I am not handy with a sewing machine, and indeed lack a sewing machine (the sewing portion of junior-high home ec was the only class I’ve ever failed—gotten close with others, like shop, but never outright failed, until I made this machine run backwards and eat up its own thread, back into its innards, which then finally crawled to a stop, strangled by miles of filament, while a meandering trail network of stitching now bolted two sides of a putative dress together). And so I must go shopping for the boy’s costume, and it is a terrible penance to pay for my lack of aptitude with machinery. Especially since the bloating of the holiday now means three separate costumed appearances for the youngsters: the town parade, the school parade, and finally (at long last) trick-or-treating. And it can’t be the same costume, either, if you are a little boy, because little boys require dressing as men bearing weapons of one sort or another, and weapons are outlawed at schools. Zero tolerance. Which means that, say, a boy who wishes to emulate the virtuous anti-capitalist Robin Hood may not do so—bow and arrow forbidden.

I have to buy two costumes.

Though I will have to make accoutrements for Nelly, however, since they don’t make U.S. Cavalry saddles for twenty-pound border collie mixes. Can you believe it?

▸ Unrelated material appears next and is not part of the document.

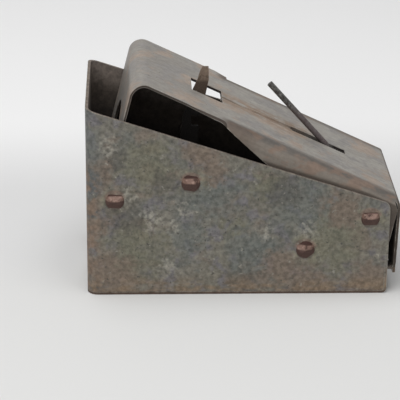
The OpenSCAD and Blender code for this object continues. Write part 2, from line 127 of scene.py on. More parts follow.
rising = [part for part in pulled_up if isinstance(part, bmesh.types.BMVert)]
bmesh.ops.translate(sweep, vec=(0, 0, WALL_TOP - BEND_RADIUS), verts=rising)
bmesh.ops.recalc_face_normals(sweep, faces=sweep.faces)
print("paper faces:", len(sweep.faces))

# %% [markdown]
# ## The paper in the scene
# A bmesh is only a workbench. Smooth shading hides the bend's 24 steps, and is lighter than the hundreds of
# steps that would hide themselves.

# %% The paper in the scene
paper_mesh = bpy.data.meshes.new("paper")
sweep.to_mesh(paper_mesh)
sweep.free()
for face in paper_mesh.polygons:
    face.use_smooth = True
paper = bpy.data.objects.new("paper", paper_mesh)
bpy.context.scene.collection.objects.link(paper)
print("paper size:", [round(side, 2) for side in paper.dimensions], "m")

# %% [markdown]
# ## Paper finish
# Uncoated paper is matt: rough, with hardly any shine, so it takes a soft shadow and no reflection. Painted
# shade makes it a shade darker at the trap's foot, and painted light makes it lighter behind it. Two smooth
# steps along its depth do that, and they are wide enough to show no line.

# %% Paper finish
paper_finish = bpy.data.materials.new("matt white paper")
paper_finish.use_nodes = True
tree = paper_finish.node_tree
shader = tree.nodes["Principled BSDF"]
shader.inputs["Roughness"].default_value = 0.9
shader.inputs["Specular IOR Level"].default_value = 0.2
place = node(tree, "TexCoord").outputs["Object"]
depth = node(tree, "SeparateXYZ", {0: place}).outputs["Y"]
tone = colour("dcdcdb")
# Painted shade at the trap's foot, painted light behind it.
for start, end, code in ((-30, 20, "dadada"), (60, 160, "f3f3f3")):
    step = node(tree, "MapRange", {0: depth, 1: start * MM, 2: end * MM}, interpolation_type="SMOOTHSTEP")
    tone = node(tree, "Mix", {0: step.outputs[0], 6: tone, 7: colour(code)}, data_type="RGBA").outputs[2]
tree.links.new(tone, shader.inputs["Base Color"])
paper_mesh.materials.append(paper_finish)
print("finish:", paper_finish.name)

# %% [markdown]
# ## Light
# A wide soft box hangs over the trap and a weaker one stands in front of it, so the lid is about twice as
# bright as the side wall and every edge keeps a soft line. A small lamp would do the same with hard shadows,
# which bare steel shows badly.

# %% Lamps
def soft_box(name, stands, aim, size, watts):
    """A square area lamp that stands at one point and is turned towards another."""
    lamp = bpy.data.lights.new(name, "AREA")
    lamp.size, lamp.energy = size, watts
    held = bpy.data.objects.new(name, lamp)
    held.location = stands
    held.rotation_euler = (Vector(aim) - Vector(stands)).to_track_quat("-Z", "Y").to_euler()
    bpy.context.scene.collection.objects.link(held)


TRAP_MIDDLE = (0, 0, 0.04)
soft_box("overhead box", (-0.15, -0.15, 0.9), TRAP_MIDDLE, 0.8, 6.4)
soft_box("front box", (-0.3, -1.0, 0.5), TRAP_MIDDLE, 0.7, 1.8)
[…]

The boy wants to be a nineteenth-century cavalry captain, which requires a blue uniform (and for Nelly to be his steed). And guess what all I found at the local seasonal emporia of Halloween gimcrackry? Outfits for the Men in Gray: confederate uniforms only. Robert E. Lee, to be precise.

What, may I ask, happened to the folks who won? Forgotten? Drowned in whiskey and sickness and corruption and mistakes, like the victor from Ohio, the commander in chief of the forces of Union? The man who helped us regain unity?

This is a bittersweet time, indeed. I cannot shake the memory—not even the corn-syrupy promise of harvest mix will now dislodge it—of the coming of Halloween two years ago. Cold descending from the sky, hard and heavy. In the last celebration I was to have in the house I loved but was soon to leave, I invited the parents of other children, my friends. I made a large vat of chili, pans of cornbread, and hauled the picnic table down to the fire circle. It was advertised as a Burn the Past Bonfire, what I faux-bravely, and prematurely, wished to do. We all brought paper items that represented historic burdens we hoped to render into ash. And when it was done, we piled into our cars, ferrying our children into the dark night of sugar and happy fright.

This year, most of the past does feel fairly well incinerated, except for the memory of how much I wanted it to be gone. That will stay with me, and recur, like the dream of the childish ghost running silently across black suburban lawns, disappearing only to reappear again another night.

Don't get me started on my travails with sharp knives and pumpkins. Truly frightful.


Steve said...

As I recall I was a hobo a couple times. My mother could perform miracles with a little burnt cork and some worn out clothes. Thinking about it now I don't remember knowing what the day was really about until adulthood. Maybe that was too scary to teach to kids.

I congratulate you for reducing the huge pile of burdens to ash, even if it didn't occur on the symbolic day (and even if there are a few unburned pieces remaining). Please know sharing your experience has helped me stack some of my afflictions like cordwood awaiting the flames.

By the way, I think I have seen some “safety” pumpkin carving tools, one more thing to capitalize on the holiday ;-).


tina said...

Great description of what you did to the sewing machine in home ec class! Somehow, that mechanical process that you determinedly reversed while trying to do it right seems an apt metaphor for unloading the past also.

Melissa Holbrook Pierson said...

Ah, yes, the legendary hobo! There were always a few of them wandering the neighborhood that night . . . (and see that I've said "night"--somehow it just doesn't seem quite right anymore, trick-or-treating in the daylight. Sigh).

Steve, I remember being so perplexed when I heard, again and again, "You're not ready yet." Not ready for what? Life, living, others? I sure felt I was ready! But you know what? (Yes, you know what.) They were right. The only thing that accomplishes readiness is time; time and perspective and distance and self-examination until, finally, the embers of pain, anger, and sadness cease to be red and are well and truly gray. Dead.

There's another metaphor for ya.

And doesn't the world offer up metaphor after metaphor in times of tribulation! Tina, thanks for pointing out another one here--rather apt, yes.

I suspect I could no doubt injure myself even with a "safety" tool. Well, at least we'd get another metaphor of it.